We talk about Cambridge Analytica, which he invested in and which is accused of all sorts of dirty electoral tricks, and its former chief executive Alexander Nix is an Old Etonian.

Bannon denies knowing what Cambridge Analytica was doing but says: “Old Etonians are the biggest scum bags in the world .

“Everything with the Analytica thing goes back to the dons at Cambridge. It goes back to the mathematicians in the math department of Cambridge and everything in the Trump Spygate thing goes back to the dons and Cambridge. Cambridge is a hotbed of MI5 and MI6.”

I don’t mention that Cambridge Analytica had little to do with Cambridge.

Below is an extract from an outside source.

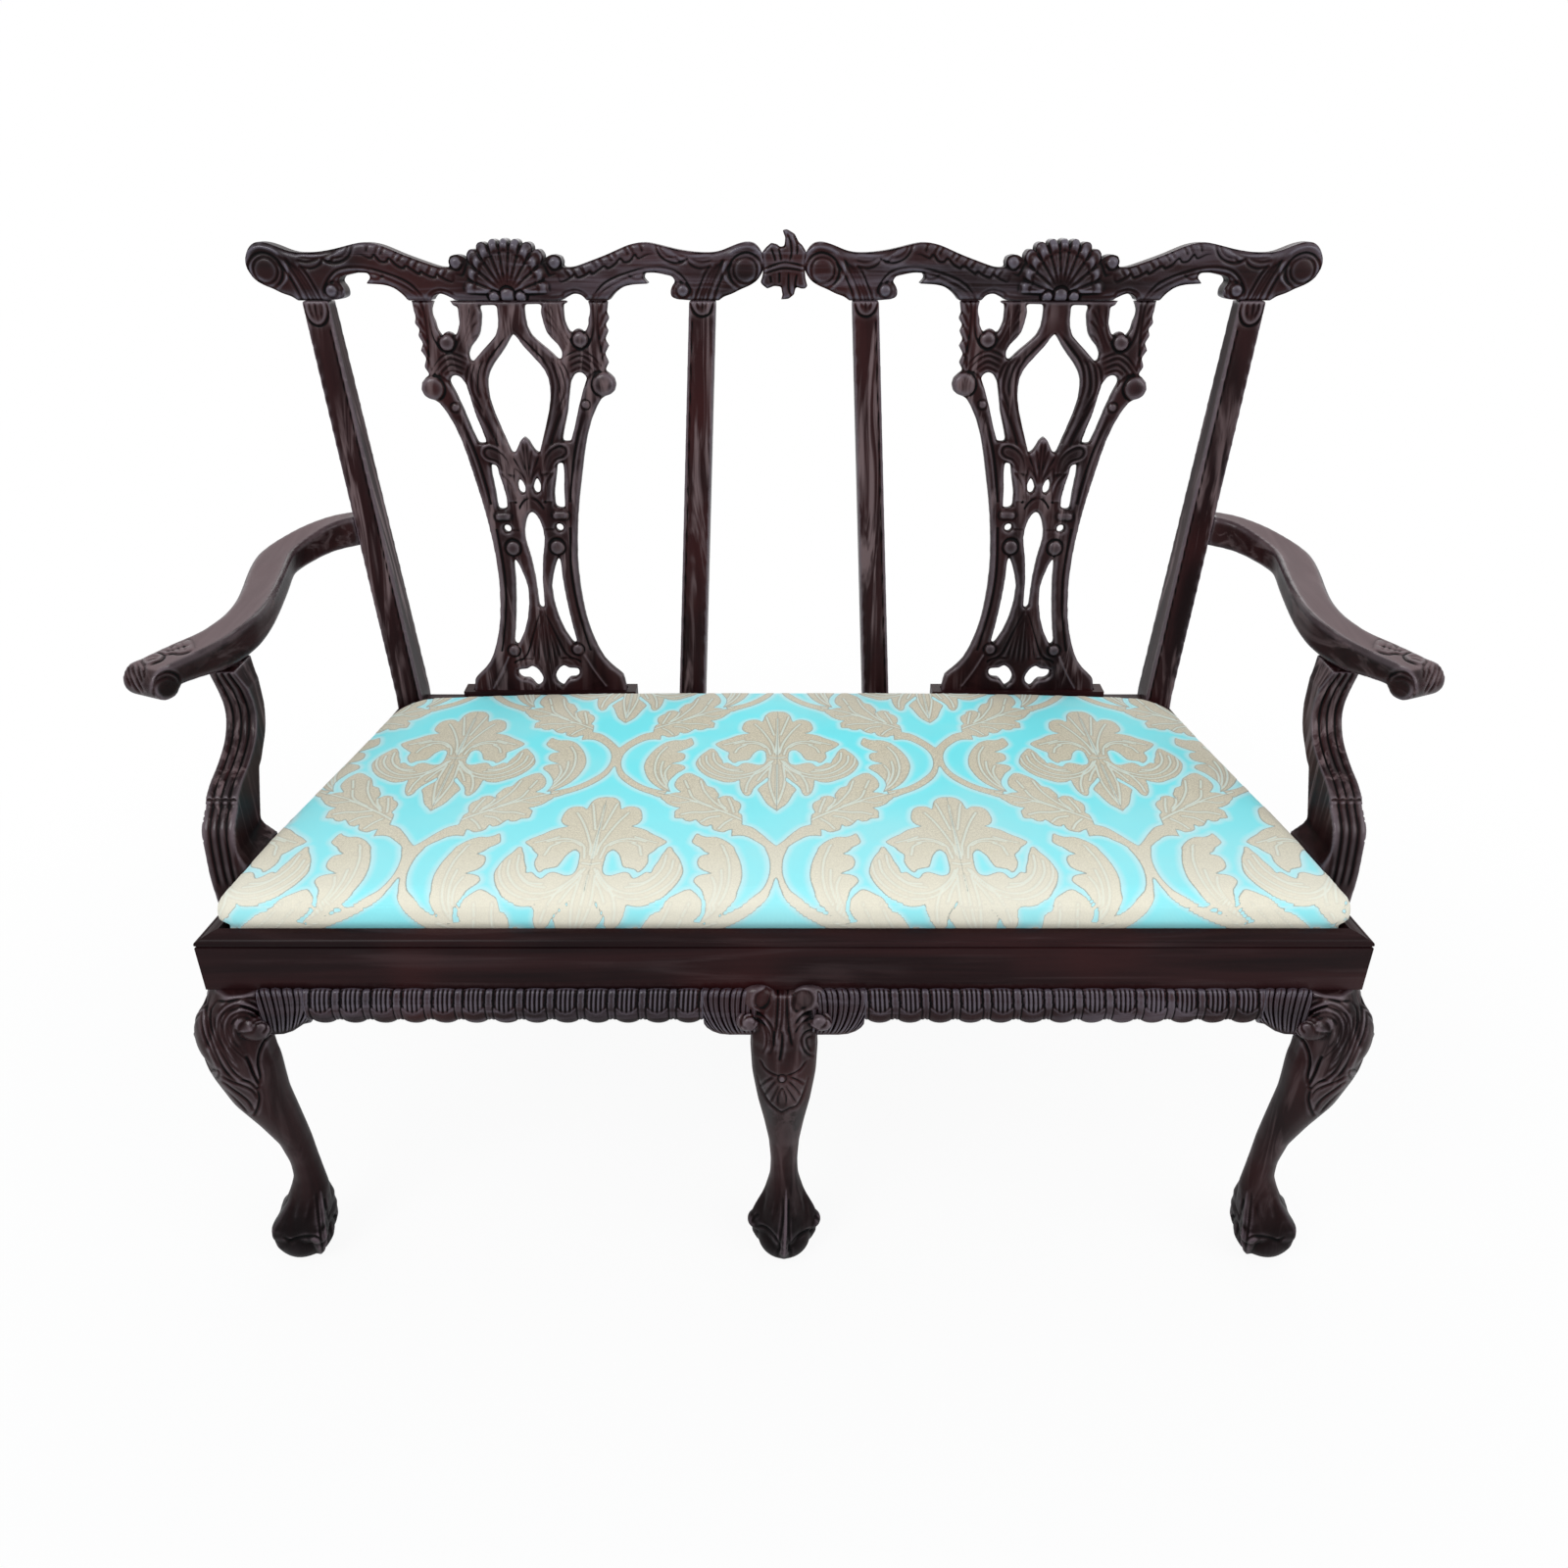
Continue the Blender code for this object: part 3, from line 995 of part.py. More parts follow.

Perhaps he never realised. I steer him back to Etonians.

“At the height of the Empire Eton had the manly Christianity, that real Christianity of the Judeo-Christian West, but today you want to see the biggest group of scum bags, that’s today’s Old Etonians. They have no grounding in the moral philosophy of the West. They are amoral. By the way amoral elites trained like that are weapons, bad weapons.

“Nix scared me. Nix was a totally amoral guy who would do anything for money. Because Etonians today are unmoored from any sense of right and wrong.”

As an Englishman who didn’t go to Eton, but King’s Canterbury, I can’t help feeling Steve Bannon is right.